> [TASK DETAILS]: Please quote exactly the lines below from the line containing "# Garter spring: one" to the line containing "obj.data.transform(world)", both lines included, and nothing else.
SOURCE RECORDS start
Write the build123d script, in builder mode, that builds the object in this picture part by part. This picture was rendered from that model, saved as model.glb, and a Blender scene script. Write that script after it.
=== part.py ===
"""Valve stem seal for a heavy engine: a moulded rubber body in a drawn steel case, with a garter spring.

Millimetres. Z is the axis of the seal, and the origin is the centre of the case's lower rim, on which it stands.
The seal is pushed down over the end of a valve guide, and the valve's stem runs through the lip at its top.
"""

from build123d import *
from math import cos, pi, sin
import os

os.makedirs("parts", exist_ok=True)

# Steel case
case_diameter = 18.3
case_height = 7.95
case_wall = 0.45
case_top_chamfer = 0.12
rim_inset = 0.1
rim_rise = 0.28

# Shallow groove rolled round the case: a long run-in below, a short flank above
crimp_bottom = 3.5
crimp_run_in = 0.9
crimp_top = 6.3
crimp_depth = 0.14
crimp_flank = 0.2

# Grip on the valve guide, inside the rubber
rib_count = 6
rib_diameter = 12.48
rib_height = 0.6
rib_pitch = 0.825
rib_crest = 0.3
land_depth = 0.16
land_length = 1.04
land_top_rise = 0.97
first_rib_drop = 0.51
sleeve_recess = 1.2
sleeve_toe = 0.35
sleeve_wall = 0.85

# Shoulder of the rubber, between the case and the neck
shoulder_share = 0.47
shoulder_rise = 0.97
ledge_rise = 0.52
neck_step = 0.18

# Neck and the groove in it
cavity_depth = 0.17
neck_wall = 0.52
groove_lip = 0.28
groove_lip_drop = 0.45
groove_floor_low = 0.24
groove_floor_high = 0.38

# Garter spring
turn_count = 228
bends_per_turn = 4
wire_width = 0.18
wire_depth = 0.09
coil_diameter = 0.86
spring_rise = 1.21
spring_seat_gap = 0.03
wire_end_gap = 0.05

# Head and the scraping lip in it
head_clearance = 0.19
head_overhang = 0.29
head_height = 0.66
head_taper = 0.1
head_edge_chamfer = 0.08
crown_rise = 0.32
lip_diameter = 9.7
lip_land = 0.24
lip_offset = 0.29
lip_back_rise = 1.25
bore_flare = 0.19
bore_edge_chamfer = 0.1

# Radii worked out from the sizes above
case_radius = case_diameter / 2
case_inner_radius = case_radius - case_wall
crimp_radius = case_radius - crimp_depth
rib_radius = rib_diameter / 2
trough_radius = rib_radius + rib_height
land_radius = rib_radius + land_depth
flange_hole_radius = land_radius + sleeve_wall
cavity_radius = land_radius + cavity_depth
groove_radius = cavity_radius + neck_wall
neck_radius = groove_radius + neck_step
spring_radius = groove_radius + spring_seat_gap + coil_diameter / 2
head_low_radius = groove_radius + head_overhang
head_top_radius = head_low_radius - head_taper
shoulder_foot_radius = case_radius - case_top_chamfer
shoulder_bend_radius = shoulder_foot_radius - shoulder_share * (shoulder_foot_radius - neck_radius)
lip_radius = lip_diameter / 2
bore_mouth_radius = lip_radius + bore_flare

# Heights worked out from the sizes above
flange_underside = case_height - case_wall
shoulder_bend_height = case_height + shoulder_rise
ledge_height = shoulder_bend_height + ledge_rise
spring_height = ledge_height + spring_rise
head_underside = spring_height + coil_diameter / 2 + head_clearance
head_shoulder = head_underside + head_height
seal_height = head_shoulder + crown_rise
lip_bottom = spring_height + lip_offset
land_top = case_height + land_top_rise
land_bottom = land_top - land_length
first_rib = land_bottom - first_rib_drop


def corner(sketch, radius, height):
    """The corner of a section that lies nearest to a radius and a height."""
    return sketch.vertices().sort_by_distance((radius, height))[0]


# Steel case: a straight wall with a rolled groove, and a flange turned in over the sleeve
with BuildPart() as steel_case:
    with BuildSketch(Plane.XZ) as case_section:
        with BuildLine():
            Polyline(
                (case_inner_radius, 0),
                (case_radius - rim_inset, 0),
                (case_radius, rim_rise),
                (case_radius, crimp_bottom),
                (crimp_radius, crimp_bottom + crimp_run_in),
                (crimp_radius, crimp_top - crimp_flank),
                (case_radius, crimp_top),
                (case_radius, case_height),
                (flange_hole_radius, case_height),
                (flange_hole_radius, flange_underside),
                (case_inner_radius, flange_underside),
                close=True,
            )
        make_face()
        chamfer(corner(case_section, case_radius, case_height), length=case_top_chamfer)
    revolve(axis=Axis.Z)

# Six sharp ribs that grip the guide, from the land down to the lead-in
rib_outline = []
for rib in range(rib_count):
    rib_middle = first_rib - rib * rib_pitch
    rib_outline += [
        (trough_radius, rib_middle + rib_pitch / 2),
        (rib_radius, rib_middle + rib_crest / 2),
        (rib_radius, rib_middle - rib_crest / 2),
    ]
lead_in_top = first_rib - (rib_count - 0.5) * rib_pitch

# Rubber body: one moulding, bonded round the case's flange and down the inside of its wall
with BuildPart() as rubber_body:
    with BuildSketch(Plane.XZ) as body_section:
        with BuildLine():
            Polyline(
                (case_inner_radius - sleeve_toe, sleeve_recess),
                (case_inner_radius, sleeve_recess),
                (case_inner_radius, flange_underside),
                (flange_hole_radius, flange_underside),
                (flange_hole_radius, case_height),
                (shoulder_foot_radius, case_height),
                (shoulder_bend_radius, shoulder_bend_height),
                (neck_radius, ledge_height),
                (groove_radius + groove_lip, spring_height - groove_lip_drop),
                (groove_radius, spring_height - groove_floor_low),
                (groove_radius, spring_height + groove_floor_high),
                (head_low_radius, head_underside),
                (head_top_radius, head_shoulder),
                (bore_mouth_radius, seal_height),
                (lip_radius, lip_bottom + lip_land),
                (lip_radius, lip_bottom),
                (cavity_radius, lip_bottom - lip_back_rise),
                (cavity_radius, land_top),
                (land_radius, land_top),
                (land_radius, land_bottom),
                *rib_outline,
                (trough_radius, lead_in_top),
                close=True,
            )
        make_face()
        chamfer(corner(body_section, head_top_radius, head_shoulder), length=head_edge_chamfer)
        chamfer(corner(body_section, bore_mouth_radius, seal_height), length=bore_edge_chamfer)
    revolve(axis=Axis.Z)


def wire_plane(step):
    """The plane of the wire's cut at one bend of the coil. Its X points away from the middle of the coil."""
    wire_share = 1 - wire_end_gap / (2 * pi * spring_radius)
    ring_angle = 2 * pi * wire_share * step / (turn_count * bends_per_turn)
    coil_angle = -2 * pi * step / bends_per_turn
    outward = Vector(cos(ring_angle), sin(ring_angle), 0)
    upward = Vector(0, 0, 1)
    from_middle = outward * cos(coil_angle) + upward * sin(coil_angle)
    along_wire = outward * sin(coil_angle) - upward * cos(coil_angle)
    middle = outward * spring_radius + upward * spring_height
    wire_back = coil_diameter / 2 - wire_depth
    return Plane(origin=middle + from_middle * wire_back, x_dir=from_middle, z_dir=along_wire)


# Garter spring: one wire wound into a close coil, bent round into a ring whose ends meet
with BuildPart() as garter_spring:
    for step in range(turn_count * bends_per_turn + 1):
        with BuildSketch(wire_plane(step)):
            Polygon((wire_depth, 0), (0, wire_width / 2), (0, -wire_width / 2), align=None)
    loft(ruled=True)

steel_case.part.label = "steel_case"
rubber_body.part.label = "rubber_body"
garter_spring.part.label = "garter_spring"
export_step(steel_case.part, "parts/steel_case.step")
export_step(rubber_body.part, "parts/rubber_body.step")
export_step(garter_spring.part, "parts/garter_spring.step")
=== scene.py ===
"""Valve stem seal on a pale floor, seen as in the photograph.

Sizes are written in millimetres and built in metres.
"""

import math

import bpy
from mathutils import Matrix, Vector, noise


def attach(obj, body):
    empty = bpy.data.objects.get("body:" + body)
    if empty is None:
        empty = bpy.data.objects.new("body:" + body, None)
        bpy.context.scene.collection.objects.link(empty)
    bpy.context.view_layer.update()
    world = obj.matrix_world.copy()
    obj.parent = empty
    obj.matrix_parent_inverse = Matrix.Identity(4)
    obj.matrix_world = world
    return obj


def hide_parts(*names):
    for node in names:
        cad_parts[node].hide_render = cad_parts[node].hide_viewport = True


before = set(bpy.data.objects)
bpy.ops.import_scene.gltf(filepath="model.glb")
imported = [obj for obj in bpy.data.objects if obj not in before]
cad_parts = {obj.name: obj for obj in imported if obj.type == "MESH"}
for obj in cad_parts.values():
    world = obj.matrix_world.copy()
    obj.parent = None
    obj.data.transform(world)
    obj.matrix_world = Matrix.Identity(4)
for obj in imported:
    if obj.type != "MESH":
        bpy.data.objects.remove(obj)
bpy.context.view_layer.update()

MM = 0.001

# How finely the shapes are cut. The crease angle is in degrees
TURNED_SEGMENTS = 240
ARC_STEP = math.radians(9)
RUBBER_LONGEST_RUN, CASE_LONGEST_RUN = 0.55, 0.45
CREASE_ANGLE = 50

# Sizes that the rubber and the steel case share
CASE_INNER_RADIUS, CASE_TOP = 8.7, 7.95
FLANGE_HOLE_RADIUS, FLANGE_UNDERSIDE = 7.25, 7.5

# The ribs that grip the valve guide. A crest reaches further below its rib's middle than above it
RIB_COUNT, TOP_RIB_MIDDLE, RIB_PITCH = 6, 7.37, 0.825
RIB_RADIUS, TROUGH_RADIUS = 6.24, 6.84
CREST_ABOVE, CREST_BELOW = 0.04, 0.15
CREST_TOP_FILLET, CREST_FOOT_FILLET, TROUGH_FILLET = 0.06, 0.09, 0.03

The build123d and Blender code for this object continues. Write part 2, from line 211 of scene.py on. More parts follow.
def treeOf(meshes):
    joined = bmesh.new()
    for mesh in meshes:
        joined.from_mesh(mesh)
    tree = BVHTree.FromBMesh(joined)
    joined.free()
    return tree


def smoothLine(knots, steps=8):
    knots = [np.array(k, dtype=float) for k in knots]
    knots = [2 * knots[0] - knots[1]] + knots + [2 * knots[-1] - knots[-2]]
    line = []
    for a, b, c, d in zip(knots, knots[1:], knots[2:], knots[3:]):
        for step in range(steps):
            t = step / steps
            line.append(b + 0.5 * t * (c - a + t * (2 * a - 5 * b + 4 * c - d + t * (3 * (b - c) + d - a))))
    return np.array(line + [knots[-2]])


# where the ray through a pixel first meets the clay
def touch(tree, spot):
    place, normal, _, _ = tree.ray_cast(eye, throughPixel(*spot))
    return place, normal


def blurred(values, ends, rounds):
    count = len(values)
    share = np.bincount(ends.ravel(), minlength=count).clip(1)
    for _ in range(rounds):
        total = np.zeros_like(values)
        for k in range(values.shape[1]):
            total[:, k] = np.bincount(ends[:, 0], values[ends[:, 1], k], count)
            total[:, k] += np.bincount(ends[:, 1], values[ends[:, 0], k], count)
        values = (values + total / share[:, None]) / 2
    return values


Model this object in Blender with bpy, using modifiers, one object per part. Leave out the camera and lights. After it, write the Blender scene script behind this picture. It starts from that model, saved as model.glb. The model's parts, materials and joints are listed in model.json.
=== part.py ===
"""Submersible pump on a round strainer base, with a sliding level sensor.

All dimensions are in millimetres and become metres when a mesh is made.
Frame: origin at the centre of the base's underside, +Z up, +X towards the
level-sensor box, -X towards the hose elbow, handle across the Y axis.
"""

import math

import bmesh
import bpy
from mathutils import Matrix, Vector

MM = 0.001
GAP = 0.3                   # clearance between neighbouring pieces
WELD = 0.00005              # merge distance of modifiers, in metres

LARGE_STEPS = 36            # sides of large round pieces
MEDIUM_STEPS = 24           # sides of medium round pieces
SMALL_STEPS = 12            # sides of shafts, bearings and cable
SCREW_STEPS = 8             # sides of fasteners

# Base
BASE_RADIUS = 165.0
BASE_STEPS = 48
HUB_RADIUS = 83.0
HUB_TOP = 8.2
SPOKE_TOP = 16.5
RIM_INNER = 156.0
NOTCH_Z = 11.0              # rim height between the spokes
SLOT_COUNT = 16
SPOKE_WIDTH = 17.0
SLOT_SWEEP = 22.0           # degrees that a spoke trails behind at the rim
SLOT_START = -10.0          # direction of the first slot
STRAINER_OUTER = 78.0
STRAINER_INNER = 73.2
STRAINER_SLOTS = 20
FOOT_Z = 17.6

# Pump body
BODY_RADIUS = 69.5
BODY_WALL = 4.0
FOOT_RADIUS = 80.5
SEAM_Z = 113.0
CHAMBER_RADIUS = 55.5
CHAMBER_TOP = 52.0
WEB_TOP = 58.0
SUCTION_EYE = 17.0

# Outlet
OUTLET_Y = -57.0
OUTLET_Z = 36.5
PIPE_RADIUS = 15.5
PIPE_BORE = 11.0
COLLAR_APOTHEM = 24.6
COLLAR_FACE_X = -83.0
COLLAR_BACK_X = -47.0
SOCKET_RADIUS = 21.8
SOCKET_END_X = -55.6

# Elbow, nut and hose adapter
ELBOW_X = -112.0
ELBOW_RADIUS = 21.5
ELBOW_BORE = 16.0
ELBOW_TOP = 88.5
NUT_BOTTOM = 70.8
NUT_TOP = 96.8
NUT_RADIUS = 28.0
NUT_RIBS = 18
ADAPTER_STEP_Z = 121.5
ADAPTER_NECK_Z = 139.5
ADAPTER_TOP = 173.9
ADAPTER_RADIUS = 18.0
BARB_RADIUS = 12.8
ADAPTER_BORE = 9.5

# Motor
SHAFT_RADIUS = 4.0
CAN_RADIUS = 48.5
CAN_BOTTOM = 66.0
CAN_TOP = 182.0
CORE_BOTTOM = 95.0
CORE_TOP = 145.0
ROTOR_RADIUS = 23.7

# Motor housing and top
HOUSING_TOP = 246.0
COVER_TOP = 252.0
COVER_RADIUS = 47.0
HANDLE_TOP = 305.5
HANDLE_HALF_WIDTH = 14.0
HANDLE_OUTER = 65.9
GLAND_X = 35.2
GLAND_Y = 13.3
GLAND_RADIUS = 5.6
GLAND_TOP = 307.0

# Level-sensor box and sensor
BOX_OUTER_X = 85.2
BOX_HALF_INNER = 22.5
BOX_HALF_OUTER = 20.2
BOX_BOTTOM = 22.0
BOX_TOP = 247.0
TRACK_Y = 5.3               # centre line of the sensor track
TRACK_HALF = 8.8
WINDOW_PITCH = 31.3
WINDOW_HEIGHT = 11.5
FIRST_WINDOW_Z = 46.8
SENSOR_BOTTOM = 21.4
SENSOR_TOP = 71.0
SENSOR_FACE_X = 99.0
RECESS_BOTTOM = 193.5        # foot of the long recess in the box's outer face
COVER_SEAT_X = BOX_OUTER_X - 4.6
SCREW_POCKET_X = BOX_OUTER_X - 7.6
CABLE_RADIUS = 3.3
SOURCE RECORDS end
> [THE ANSWER]:
# Garter spring: one wire wound into a close coil, bent round into a ring whose ends meet
with BuildPart() as garter_spring:
    for step in range(turn_count * bends_per_turn + 1):
        with BuildSketch(wire_plane(step)):
            Polygon((wire_depth, 0), (0, wire_width / 2), (0, -wire_width / 2), align=None)
    loft(ruled=True)

steel_case.part.label = "steel_case"
rubber_body.part.label = "rubber_body"
garter_spring.part.label = "garter_spring"
export_step(steel_case.part, "parts/steel_case.step")
export_step(rubber_body.part, "parts/rubber_body.step")
export_step(garter_spring.part, "parts/garter_spring.step")
=== scene.py ===
"""Valve stem seal on a pale floor, seen as in the photograph.

Sizes are written in millimetres and built in metres.
"""

import math

import bpy
from mathutils import Matrix, Vector, noise


def attach(obj, body):
    empty = bpy.data.objects.get("body:" + body)
    if empty is None:
        empty = bpy.data.objects.new("body:" + body, None)
        bpy.context.scene.collection.objects.link(empty)
    bpy.context.view_layer.update()
    world = obj.matrix_world.copy()
    obj.parent = empty
    obj.matrix_parent_inverse = Matrix.Identity(4)
    obj.matrix_world = world
    return obj


def hide_parts(*names):
    for node in names:
        cad_parts[node].hide_render = cad_parts[node].hide_viewport = True


before = set(bpy.data.objects)
bpy.ops.import_scene.gltf(filepath="model.glb")
imported = [obj for obj in bpy.data.objects if obj not in before]
cad_parts = {obj.name: obj for obj in imported if obj.type == "MESH"}
for obj in cad_parts.values():
    world = obj.matrix_world.copy()
    obj.parent = None
    obj.data.transform(world)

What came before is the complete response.